Prove that $\lfloor \sqrt{n}+\sqrt{n+1} \rfloor=\lfloor \sqrt{4n+1} \rfloor =\lfloor \sqrt{4n+2} \rfloor=\lfloor \sqrt{4n+3} \rfloor$ for all positive integers $n$.

 

[anemone]

Congratulations to kaliprasad for his correct solution (Cool) , which you can find below:

Spoiler

Because 4n + 2 and 4n + 3 cannot be squares so we have there exists integer x such that

$x^2 < = 4n + 1 < 4n + 2 < 4n + 3 < (x+1)^2$

Hence $ x<= \sqrt{4n+ 1} < \sqrt{4n+2} < \lfloor \sqrt{4n+3} \rfloor < (x+1)$

Hence $ x = \lfloor \sqrt{4n+ 1} \rfloor = \lfloor \sqrt{4n+2} \rfloor = \lfloor \sqrt{4n+3} \rfloor \cdots(1)$

we have $n(n+1) = (n+ \frac{1}{2})^2 - \frac{1}{4}$

so $\sqrt{n(n+1)} < n+\frac{1}{2}\cdots(2)$

And $n < \sqrt{n(n+1)}\cdots(3)$
We have
$(\sqrt{n} + \sqrt{n+1})^2 = n + n + 1 + 2\sqrt{n(n+1)}$

$= 2n + 1 + 2\sqrt{n(n+1)} > 2n + 1 + 2n $ (using (3))

or$(\sqrt{n} + \sqrt{n+1})^2 > + 4n + 1$

and $(\sqrt{n} + \sqrt{n+1})^2 = 2n + 1 + 2\sqrt{n(n+1)} < 2n + 1 + 2(n + \frac{1}{2})$ using (2)

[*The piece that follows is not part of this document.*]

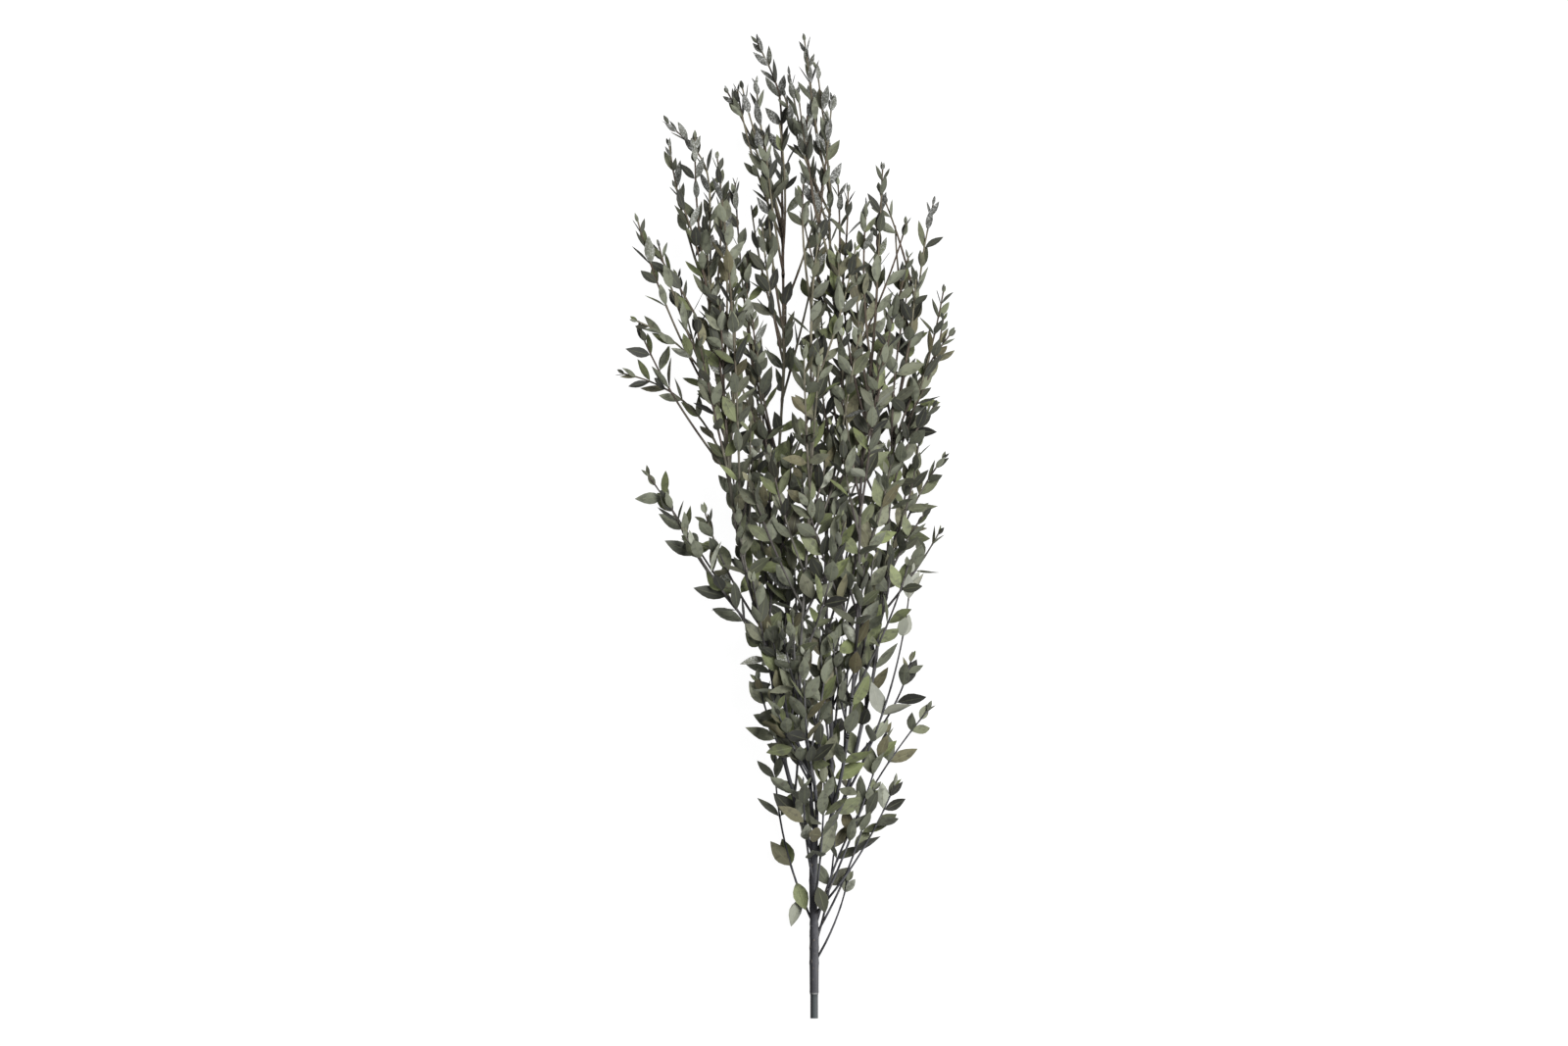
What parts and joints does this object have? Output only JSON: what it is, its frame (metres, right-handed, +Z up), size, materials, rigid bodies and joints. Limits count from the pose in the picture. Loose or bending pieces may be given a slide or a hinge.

or $(\sqrt{n} + \sqrt{n+1})^2 < 4n + 2$

so $4n + 1 < (\sqrt{n} + \sqrt{n+1})^2 < 4n + 2 $

so $\lfloor \sqrt{4n+1} \rfloor = \lfloor \sqrt{n} + \sqrt{n+1} \rfloor $

Using (1) and above we get the result